Tyree perceives an almost dehumanizing public gaze that sees musicians / artists as living a fantastical, eccentric, or off-the-grid lifestyle and idealizes that kind of existence. He reflects, “They see us at our best. Oftentimes, I get the feeling that people are not aware of all that goes into what we do -- our emotional struggles, career struggles, how we deal with normal life, like everyone else. We are mostly acknowledged when we triumph. For every triumph, there are 10-20 struggles, failures, and meltdowns.” The Tune-In offers an opportunity for the public to see past that mystique and realize that the artists they admire may be going through the same struggles as they are. Like “breaking the fourth wall,” The Tune-In aims to advance a cultural adjustment to remove the barriers of artist exceptionalization. Tyree reminds us, “the truth is that we are all pretty alike. Shit happens to everybody. We might take leaps and risks to create art / entertainment / magic...and we get sick; we have families; we pay taxes.”

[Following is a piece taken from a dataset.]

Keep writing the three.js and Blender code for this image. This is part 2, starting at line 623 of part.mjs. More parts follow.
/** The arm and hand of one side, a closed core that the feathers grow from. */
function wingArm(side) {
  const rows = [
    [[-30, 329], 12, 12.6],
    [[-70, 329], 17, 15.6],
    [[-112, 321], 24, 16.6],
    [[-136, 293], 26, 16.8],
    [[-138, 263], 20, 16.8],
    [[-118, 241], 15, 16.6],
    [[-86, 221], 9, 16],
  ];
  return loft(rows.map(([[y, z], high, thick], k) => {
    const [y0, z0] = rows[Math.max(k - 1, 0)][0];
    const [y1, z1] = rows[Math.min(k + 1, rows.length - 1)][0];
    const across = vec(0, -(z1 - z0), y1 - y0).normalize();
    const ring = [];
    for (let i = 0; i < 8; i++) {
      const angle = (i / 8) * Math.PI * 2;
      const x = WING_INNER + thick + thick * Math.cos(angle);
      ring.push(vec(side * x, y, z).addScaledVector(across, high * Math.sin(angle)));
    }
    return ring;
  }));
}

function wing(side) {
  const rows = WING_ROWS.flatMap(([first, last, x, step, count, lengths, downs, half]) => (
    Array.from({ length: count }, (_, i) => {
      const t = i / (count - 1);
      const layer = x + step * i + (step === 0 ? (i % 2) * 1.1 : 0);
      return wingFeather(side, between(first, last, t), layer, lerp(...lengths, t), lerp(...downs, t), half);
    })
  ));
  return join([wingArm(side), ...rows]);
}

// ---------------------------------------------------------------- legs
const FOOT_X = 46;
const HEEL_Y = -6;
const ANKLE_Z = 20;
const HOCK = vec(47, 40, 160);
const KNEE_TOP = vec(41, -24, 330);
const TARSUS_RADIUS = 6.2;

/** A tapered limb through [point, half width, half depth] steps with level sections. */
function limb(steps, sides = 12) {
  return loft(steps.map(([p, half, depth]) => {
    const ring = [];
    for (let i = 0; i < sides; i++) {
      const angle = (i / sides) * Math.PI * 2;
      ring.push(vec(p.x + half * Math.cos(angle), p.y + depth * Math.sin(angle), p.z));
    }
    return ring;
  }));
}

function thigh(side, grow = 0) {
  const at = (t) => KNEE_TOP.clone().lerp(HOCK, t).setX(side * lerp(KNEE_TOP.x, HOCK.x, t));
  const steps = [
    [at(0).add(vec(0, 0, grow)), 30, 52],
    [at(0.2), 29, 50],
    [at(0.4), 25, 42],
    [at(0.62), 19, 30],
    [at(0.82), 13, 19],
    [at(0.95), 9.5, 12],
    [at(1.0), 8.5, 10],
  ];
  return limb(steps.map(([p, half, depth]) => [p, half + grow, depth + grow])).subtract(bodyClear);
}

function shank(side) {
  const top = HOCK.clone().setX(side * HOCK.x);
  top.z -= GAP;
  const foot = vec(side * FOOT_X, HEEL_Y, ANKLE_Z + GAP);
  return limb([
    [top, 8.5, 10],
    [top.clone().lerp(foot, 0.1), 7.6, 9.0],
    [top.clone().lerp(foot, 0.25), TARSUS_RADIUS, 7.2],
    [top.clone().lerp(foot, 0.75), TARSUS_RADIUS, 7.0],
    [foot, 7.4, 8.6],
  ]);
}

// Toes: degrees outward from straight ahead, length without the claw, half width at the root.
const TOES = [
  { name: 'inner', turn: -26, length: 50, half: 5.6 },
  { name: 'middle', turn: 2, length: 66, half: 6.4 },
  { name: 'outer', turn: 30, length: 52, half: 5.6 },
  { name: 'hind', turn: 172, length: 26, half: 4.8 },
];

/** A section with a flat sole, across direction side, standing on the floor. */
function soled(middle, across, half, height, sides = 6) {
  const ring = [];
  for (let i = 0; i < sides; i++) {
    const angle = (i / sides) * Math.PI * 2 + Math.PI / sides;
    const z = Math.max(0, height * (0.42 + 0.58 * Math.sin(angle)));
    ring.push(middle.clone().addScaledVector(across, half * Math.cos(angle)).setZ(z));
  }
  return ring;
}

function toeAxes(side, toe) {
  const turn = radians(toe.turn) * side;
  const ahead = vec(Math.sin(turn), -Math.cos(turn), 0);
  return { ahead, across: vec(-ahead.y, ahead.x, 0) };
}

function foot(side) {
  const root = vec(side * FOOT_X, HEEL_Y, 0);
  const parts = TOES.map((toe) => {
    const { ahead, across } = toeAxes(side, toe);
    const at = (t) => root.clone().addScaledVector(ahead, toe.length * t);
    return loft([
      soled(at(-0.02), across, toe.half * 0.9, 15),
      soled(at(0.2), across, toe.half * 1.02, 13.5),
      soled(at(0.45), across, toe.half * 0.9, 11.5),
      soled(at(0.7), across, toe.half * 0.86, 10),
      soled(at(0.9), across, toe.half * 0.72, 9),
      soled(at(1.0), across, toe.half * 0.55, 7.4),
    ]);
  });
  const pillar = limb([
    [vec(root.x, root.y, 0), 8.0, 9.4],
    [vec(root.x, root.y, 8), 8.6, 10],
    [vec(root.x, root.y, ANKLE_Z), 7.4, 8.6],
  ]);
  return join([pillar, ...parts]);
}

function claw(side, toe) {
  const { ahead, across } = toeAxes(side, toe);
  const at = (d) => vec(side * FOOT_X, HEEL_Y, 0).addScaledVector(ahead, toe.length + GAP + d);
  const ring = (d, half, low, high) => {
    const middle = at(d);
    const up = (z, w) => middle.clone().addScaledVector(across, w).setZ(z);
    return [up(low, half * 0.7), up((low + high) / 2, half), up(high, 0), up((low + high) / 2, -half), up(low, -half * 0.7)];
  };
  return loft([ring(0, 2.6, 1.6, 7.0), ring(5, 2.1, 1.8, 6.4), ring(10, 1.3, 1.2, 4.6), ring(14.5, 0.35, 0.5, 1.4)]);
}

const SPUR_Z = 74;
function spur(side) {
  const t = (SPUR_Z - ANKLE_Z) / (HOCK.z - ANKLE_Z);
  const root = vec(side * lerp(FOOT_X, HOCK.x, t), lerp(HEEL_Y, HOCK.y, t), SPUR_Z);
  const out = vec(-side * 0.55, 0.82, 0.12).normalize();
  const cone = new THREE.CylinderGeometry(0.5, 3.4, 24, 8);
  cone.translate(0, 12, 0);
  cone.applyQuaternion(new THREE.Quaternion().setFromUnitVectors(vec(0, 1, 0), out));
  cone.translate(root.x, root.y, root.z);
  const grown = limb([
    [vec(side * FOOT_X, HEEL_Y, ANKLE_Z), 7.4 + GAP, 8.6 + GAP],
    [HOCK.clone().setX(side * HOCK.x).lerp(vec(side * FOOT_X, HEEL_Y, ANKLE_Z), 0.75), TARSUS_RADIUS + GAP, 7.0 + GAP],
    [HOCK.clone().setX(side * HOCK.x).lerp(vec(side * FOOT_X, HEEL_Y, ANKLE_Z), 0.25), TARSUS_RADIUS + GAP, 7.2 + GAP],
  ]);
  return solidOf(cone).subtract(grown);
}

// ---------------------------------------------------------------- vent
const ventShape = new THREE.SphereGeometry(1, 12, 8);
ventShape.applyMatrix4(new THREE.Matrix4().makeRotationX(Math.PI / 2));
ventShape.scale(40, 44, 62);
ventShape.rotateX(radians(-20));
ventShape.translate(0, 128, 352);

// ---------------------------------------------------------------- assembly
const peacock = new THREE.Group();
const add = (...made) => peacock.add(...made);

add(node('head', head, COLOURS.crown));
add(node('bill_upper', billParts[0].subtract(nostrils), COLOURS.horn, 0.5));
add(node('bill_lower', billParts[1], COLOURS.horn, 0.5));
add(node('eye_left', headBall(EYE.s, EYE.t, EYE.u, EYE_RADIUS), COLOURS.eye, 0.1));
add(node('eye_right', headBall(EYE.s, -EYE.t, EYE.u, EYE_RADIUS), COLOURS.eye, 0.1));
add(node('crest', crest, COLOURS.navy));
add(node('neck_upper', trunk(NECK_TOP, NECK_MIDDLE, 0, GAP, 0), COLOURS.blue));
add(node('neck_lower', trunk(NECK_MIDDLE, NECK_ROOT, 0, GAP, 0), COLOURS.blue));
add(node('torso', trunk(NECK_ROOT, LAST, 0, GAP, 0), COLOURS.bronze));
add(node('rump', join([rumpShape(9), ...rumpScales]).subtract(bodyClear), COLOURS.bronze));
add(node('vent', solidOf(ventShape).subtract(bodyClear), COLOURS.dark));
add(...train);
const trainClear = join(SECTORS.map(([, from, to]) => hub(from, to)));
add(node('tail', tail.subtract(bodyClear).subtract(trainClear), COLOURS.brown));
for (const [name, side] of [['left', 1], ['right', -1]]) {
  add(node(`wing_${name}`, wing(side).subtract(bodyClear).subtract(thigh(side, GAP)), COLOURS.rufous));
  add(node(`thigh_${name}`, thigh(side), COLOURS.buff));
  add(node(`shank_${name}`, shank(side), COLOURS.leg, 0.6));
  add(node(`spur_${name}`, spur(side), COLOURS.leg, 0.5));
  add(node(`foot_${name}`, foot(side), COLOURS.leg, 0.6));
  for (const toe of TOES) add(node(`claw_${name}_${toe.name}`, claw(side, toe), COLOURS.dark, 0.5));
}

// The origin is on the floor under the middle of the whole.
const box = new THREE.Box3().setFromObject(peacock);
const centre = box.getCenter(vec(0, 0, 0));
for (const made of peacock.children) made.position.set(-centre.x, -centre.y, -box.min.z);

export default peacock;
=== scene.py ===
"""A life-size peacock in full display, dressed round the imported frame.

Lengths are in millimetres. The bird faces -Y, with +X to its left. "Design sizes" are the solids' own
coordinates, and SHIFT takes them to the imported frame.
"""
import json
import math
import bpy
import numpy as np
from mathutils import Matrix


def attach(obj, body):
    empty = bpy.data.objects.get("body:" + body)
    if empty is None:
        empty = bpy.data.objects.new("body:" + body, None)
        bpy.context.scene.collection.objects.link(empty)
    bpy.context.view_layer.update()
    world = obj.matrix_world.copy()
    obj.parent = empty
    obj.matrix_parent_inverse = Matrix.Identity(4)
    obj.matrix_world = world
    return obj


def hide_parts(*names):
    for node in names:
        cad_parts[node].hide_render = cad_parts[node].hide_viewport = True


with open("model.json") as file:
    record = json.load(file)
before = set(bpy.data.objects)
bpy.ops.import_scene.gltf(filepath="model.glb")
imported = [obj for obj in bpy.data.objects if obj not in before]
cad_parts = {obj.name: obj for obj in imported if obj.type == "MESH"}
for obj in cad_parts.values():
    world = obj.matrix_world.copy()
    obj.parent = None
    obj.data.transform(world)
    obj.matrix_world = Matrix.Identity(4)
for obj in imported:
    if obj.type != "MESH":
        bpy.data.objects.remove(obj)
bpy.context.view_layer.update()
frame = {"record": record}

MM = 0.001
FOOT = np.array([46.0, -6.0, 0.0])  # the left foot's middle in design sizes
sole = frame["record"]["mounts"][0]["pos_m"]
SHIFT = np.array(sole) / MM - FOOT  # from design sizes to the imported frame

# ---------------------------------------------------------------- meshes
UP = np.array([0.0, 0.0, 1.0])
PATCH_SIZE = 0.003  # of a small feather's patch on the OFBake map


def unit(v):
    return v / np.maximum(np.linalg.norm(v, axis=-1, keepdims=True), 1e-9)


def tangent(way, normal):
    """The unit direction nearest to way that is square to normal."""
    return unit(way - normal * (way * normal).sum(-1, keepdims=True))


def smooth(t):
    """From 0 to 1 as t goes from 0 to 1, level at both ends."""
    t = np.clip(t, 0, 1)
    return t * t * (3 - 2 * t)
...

The benefits of this perspective swing both ways. Realizing that things are difficult for everybody, even revered and “anomalous” artists, may inspire a sense of solidarity and hope for many people struggling during this time. Tyree hopes the inspiration he’s found in listening to long-form interviews with people he respects will be passed along to listeners of The Tune-In. “Listening to their struggles and triumphs and how they just keep going gave me the motivation to keep trying / pushing / plugging away at it.”

The Tune-In’s first line-up of guests includes people who have been central in Tyree’s musical life, ranging from his circle of NYC-based colleagues:

Vernon Reid

John Medeski

Shelley Nicole

Sophia Ramos

V. Jeffrey Smith

“Moist” Paula Henderson

to people who laid the path for him, including early DC guitar mentor Tom Newman.

While Tyree lights up at the opportunity to put a focus on people that he personally cares about, he also hopes to expand beyond that circle to include other professional creatives.